--- BEGIN EXTRACTED ENTRIES ---

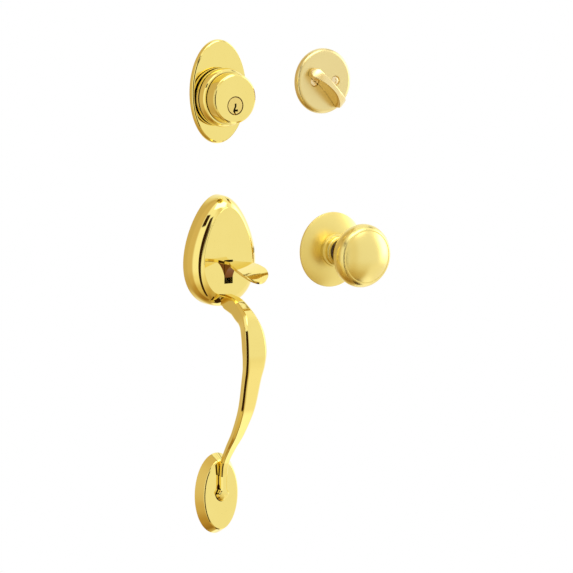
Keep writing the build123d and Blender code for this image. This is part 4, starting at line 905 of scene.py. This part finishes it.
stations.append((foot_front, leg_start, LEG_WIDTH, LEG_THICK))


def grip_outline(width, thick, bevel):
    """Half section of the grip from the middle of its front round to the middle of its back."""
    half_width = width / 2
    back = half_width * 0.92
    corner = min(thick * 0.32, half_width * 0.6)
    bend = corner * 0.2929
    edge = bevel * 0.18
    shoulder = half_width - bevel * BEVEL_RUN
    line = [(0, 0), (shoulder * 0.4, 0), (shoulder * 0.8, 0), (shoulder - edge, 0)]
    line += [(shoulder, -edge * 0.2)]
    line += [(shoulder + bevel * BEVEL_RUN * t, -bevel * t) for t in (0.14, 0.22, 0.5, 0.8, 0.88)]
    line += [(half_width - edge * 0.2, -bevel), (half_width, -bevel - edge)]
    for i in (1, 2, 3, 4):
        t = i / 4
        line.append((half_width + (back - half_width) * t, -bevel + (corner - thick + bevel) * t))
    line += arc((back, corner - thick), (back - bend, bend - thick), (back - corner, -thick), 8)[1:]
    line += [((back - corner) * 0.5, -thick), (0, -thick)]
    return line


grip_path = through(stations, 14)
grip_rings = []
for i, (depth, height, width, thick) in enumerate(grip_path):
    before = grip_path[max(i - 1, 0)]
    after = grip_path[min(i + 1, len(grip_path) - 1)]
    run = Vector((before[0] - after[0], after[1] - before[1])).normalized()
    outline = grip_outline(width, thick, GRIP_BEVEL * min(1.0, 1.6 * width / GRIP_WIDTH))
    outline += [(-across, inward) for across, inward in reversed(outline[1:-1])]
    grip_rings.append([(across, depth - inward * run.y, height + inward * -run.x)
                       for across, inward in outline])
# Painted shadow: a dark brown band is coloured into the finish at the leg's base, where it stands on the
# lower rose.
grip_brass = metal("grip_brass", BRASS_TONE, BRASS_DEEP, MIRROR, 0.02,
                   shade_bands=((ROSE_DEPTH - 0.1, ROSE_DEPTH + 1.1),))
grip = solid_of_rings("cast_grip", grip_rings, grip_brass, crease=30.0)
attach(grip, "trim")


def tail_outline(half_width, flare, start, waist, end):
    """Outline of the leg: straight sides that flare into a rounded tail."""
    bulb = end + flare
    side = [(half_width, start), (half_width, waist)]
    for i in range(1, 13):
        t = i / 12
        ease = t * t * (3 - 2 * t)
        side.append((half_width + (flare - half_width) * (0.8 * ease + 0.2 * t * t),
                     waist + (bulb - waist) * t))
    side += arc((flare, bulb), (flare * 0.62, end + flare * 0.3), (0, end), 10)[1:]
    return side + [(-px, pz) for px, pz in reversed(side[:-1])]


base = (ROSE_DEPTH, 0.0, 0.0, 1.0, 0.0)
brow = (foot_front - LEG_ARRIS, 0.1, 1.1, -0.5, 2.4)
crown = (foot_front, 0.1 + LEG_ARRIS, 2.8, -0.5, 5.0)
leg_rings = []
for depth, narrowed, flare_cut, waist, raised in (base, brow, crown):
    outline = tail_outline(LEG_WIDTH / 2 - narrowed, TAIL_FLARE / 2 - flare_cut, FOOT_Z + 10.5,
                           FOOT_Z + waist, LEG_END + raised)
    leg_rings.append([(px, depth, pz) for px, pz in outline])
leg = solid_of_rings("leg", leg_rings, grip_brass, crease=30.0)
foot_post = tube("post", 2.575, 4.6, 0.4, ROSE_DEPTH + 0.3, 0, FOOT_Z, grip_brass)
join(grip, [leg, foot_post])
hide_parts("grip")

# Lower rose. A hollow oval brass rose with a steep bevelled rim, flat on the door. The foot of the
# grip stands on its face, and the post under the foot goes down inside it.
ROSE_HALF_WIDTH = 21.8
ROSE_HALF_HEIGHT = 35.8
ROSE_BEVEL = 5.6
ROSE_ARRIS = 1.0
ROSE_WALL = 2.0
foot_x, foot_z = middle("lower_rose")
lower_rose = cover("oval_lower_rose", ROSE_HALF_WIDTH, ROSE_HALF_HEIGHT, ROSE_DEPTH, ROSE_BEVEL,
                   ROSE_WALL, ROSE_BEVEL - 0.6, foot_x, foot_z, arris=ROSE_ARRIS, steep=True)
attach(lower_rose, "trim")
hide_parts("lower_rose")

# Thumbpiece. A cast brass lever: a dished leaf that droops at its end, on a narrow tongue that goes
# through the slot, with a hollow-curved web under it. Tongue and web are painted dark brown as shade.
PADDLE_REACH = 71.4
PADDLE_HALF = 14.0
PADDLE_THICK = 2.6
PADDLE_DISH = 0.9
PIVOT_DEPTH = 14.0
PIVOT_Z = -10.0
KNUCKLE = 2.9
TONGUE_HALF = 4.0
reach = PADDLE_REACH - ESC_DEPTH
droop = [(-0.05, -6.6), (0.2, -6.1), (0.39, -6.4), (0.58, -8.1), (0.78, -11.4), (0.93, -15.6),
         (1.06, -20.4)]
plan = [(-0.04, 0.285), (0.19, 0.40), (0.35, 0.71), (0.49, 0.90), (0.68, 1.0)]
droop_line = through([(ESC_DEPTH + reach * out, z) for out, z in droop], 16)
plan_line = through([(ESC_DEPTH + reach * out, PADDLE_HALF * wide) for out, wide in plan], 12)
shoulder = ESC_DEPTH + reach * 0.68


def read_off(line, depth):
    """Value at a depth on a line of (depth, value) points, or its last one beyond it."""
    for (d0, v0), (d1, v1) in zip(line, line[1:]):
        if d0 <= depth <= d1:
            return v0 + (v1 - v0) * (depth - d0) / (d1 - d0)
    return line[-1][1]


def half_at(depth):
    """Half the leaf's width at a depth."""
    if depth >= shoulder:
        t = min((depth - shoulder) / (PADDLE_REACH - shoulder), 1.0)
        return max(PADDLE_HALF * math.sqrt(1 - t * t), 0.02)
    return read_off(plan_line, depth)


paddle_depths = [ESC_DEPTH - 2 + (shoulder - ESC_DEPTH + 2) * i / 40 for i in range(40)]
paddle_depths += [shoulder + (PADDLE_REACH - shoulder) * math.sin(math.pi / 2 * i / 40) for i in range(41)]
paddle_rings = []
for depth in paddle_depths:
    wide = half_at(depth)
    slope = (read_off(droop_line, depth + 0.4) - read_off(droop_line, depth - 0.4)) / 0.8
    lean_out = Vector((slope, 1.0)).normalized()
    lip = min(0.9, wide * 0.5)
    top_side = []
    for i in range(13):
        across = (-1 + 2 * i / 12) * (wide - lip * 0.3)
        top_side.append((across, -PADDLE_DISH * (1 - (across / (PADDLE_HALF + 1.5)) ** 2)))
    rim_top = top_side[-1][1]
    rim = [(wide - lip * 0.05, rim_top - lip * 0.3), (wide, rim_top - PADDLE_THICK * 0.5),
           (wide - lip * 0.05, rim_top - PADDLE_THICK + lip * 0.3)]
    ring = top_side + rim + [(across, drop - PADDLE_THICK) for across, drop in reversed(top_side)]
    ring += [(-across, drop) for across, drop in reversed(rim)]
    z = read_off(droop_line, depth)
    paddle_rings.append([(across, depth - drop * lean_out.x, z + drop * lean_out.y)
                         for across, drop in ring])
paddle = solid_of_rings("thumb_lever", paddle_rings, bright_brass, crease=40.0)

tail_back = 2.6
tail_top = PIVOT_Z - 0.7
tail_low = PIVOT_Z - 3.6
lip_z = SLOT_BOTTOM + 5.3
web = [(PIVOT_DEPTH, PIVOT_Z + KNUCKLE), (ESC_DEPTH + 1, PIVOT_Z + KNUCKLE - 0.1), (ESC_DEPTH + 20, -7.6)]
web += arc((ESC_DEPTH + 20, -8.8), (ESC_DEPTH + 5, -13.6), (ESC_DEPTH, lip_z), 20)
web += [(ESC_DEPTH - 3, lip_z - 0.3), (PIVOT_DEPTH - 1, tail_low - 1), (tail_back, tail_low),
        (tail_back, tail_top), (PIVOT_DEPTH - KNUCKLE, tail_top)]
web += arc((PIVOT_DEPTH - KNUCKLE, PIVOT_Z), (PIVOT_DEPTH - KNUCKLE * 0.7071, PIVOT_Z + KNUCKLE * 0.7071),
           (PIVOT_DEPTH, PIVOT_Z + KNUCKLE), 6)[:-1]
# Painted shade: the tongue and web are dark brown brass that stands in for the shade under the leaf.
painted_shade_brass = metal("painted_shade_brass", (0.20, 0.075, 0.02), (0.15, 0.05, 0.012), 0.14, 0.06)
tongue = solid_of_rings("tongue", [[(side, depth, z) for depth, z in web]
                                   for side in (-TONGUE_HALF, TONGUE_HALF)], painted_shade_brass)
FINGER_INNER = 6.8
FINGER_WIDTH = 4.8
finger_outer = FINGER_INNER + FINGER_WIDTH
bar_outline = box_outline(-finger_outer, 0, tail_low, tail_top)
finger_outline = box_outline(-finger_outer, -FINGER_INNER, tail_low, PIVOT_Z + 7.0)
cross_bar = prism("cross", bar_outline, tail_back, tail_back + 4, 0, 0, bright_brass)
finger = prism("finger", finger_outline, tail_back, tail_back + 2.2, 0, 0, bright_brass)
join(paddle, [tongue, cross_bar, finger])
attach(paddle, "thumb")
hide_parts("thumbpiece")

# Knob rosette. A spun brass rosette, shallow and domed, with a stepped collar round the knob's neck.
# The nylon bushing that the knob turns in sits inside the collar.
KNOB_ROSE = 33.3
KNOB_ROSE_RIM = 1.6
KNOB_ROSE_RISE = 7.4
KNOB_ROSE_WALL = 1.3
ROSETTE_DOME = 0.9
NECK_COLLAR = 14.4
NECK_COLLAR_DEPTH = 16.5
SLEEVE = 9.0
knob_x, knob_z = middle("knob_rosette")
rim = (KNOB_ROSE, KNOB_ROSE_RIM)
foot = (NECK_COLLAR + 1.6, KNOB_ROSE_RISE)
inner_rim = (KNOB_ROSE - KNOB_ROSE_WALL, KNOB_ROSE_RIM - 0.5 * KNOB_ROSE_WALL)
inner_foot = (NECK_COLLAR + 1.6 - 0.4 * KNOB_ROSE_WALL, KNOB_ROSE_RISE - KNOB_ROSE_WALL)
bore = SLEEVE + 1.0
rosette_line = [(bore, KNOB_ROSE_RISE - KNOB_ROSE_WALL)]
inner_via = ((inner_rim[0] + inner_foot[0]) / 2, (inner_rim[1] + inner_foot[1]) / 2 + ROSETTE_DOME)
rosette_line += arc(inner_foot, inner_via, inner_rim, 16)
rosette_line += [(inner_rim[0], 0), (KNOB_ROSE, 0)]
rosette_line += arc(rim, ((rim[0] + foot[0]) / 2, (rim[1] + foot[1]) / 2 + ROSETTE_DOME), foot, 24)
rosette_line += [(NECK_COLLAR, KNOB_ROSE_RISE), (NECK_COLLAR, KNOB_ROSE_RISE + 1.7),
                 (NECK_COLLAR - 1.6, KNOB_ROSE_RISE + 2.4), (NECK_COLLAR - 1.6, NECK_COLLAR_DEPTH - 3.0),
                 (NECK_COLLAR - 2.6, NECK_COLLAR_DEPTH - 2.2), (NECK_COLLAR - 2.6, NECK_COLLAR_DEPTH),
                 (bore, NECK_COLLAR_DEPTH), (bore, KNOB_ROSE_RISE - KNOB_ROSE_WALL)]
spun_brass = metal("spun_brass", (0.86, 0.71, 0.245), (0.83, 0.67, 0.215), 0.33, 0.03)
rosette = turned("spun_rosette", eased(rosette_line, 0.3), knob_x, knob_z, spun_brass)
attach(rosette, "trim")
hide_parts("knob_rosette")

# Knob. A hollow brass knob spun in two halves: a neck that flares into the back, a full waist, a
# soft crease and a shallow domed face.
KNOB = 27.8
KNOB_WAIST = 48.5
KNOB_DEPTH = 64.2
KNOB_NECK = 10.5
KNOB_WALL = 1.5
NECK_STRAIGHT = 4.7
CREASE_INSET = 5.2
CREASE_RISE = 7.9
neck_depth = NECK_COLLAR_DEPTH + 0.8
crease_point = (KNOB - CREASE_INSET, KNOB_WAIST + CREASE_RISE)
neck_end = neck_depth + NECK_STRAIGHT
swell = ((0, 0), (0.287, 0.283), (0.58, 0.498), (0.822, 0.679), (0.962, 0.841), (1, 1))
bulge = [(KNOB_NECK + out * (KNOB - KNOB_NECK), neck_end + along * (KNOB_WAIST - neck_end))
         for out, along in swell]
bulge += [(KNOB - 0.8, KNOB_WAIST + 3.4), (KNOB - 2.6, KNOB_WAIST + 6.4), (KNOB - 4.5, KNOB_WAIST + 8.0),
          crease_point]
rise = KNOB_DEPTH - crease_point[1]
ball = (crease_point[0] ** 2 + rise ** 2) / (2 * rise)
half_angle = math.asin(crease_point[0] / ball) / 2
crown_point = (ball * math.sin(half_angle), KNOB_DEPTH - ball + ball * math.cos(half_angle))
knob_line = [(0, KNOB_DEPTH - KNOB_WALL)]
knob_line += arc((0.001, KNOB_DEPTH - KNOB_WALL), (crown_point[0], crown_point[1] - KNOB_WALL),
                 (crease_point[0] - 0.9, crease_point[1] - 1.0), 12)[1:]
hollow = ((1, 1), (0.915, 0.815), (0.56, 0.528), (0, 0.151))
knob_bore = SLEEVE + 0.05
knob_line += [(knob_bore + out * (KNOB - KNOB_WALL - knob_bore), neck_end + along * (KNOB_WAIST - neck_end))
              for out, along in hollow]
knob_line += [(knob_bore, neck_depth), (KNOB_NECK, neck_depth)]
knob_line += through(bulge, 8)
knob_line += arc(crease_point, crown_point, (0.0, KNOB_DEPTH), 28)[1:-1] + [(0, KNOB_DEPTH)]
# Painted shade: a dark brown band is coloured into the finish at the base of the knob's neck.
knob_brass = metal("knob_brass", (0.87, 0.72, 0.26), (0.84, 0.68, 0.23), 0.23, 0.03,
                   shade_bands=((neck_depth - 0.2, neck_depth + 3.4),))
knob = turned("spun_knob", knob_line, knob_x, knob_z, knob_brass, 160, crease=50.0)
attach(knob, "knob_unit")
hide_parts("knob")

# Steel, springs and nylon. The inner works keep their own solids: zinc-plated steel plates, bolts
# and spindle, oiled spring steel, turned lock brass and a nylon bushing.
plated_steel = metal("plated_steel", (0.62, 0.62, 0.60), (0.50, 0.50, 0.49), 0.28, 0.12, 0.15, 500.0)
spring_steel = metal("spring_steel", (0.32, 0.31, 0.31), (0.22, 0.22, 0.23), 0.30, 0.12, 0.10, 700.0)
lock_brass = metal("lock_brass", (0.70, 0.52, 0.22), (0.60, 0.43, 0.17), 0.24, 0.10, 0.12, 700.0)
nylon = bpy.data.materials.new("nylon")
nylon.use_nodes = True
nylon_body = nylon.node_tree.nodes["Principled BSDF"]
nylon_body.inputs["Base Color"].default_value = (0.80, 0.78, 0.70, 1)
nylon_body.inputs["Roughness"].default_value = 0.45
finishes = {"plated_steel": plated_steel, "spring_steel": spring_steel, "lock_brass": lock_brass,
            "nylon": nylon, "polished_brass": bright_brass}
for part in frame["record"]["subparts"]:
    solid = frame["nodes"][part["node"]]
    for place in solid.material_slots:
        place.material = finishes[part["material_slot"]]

--- END EXTRACTED ENTRIES ---
--- BEGIN EXTRACTED ENTRIES ---

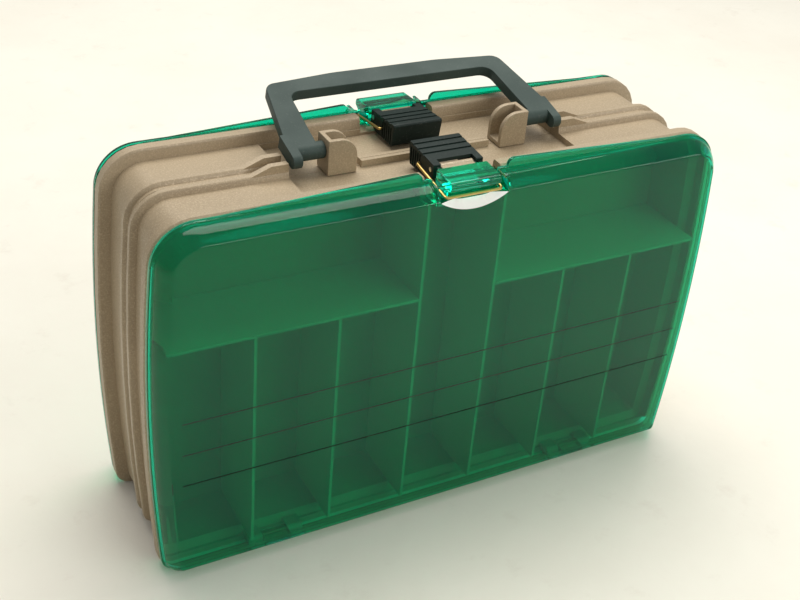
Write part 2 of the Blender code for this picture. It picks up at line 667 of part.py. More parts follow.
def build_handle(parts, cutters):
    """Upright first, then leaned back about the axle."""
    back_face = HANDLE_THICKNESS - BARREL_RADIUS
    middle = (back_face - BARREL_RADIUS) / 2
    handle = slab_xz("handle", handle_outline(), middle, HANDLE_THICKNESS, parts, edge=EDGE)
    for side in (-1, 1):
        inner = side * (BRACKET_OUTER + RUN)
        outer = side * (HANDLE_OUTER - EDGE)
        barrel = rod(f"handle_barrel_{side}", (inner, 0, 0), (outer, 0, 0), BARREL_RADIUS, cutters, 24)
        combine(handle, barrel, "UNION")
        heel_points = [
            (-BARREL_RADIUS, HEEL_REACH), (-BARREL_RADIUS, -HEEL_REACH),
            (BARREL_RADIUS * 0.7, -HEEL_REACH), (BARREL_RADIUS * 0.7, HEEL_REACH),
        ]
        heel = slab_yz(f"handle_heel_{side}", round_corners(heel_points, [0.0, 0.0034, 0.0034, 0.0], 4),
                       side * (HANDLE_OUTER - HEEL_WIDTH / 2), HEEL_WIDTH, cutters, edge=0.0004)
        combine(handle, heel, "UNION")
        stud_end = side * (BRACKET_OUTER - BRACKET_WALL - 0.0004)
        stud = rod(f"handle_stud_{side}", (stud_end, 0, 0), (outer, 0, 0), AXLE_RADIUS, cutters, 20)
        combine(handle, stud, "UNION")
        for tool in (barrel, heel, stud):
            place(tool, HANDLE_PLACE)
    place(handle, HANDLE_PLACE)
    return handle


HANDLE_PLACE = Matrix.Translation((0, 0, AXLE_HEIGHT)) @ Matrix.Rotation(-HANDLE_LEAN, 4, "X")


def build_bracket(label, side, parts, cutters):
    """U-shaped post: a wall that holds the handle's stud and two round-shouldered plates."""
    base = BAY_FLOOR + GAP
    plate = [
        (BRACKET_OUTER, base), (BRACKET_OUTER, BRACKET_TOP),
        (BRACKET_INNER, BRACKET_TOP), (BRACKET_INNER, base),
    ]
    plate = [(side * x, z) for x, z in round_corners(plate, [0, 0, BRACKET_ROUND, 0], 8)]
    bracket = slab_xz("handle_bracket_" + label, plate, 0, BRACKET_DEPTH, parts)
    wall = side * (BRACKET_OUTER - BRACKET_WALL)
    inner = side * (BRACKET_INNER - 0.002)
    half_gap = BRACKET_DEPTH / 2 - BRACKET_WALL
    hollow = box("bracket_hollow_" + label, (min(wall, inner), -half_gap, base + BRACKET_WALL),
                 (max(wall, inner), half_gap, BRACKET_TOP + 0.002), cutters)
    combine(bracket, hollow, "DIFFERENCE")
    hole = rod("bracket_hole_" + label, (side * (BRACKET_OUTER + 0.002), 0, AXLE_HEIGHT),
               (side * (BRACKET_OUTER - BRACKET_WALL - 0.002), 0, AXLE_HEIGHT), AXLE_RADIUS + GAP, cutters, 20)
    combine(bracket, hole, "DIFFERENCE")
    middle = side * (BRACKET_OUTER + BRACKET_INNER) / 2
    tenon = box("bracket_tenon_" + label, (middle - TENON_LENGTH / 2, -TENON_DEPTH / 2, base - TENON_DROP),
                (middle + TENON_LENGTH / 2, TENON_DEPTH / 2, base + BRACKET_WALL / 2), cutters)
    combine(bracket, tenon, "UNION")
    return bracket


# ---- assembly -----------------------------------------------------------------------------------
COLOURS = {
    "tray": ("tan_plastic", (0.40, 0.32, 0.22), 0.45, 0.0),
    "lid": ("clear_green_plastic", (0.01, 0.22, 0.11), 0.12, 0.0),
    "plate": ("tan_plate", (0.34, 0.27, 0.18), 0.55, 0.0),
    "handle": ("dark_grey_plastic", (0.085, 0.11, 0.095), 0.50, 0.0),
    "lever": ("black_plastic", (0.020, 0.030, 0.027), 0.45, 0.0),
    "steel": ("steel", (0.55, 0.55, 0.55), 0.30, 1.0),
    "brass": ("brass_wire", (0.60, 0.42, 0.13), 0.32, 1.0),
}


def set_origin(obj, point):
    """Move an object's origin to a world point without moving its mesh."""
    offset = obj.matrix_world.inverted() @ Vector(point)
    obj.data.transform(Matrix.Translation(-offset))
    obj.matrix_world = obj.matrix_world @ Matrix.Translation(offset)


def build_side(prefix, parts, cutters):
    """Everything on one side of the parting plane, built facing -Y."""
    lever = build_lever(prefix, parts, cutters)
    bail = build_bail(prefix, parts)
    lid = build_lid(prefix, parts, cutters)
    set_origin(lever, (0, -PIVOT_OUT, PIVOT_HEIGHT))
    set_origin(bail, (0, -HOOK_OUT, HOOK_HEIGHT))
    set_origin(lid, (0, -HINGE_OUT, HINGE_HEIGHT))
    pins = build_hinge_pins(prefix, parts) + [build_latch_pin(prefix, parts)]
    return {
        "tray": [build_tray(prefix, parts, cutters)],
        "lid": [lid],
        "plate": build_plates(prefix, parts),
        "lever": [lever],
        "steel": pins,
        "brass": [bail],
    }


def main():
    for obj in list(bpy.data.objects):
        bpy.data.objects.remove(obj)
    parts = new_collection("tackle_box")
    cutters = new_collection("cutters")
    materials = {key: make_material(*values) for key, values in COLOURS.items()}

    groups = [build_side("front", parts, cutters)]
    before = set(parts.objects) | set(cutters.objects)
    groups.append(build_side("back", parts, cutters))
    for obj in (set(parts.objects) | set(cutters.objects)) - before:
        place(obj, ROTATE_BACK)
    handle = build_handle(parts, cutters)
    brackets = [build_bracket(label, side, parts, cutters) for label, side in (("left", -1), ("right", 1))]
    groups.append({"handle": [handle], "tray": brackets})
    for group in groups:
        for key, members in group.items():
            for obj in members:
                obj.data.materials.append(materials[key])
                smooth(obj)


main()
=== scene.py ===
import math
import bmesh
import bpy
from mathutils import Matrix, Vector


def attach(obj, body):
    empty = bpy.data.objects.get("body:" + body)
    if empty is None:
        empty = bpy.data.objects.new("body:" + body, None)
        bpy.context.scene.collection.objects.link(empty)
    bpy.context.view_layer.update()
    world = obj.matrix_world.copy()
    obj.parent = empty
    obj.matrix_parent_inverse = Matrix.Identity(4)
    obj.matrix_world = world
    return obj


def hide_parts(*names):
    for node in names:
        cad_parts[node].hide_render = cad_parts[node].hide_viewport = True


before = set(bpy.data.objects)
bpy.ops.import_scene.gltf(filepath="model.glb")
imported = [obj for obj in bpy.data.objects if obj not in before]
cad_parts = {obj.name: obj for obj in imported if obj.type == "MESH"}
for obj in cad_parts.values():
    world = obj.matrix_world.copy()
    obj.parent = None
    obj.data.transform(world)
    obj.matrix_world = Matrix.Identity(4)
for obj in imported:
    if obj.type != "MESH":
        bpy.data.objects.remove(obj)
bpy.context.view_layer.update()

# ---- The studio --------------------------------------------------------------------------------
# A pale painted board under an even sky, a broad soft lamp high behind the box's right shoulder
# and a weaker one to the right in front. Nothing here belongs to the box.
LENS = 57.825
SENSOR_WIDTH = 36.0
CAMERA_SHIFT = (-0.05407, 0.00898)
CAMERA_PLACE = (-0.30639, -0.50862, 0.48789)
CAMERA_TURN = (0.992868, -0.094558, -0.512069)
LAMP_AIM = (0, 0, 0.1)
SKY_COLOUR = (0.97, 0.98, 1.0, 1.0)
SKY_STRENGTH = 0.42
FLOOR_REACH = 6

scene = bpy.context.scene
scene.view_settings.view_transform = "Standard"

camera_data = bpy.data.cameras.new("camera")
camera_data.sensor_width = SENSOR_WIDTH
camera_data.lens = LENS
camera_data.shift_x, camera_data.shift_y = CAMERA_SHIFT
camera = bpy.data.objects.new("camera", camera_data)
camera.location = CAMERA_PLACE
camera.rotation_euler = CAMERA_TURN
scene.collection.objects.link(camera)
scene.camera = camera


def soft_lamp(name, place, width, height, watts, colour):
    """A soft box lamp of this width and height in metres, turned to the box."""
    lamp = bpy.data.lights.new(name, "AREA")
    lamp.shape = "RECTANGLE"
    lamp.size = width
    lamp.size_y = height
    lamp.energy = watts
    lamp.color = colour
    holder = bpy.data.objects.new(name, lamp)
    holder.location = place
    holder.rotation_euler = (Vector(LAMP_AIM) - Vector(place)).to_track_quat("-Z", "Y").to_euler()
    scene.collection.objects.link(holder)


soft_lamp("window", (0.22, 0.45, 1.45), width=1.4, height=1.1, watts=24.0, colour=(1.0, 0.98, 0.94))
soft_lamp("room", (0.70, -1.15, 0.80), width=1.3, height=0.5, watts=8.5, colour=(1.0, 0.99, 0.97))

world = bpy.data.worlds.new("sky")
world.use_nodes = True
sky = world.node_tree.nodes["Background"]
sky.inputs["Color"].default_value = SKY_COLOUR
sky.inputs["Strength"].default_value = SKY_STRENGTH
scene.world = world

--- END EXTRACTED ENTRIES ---

Print, from the entries above, the line with "handle = build_handle(parts, cutters)", the line with "obj.matrix_parent_inverse = Matrix.Identity(4)" and all lines between them, exactly and with nothing else.

RESPONSE TO THE EXERCISE:
    handle = build_handle(parts, cutters)
    brackets = [build_bracket(label, side, parts, cutters) for label, side in (("left", -1), ("right", 1))]
    groups.append({"handle": [handle], "tray": brackets})
    for group in groups:
        for key, members in group.items():
            for obj in members:
                obj.data.materials.append(materials[key])
                smooth(obj)


main()
=== scene.py ===
import math
import bmesh
import bpy
from mathutils import Matrix, Vector


def attach(obj, body):
    empty = bpy.data.objects.get("body:" + body)
    if empty is None:
        empty = bpy.data.objects.new("body:" + body, None)
        bpy.context.scene.collection.objects.link(empty)
    bpy.context.view_layer.update()
    world = obj.matrix_world.copy()
    obj.parent = empty
    obj.matrix_parent_inverse = Matrix.Identity(4)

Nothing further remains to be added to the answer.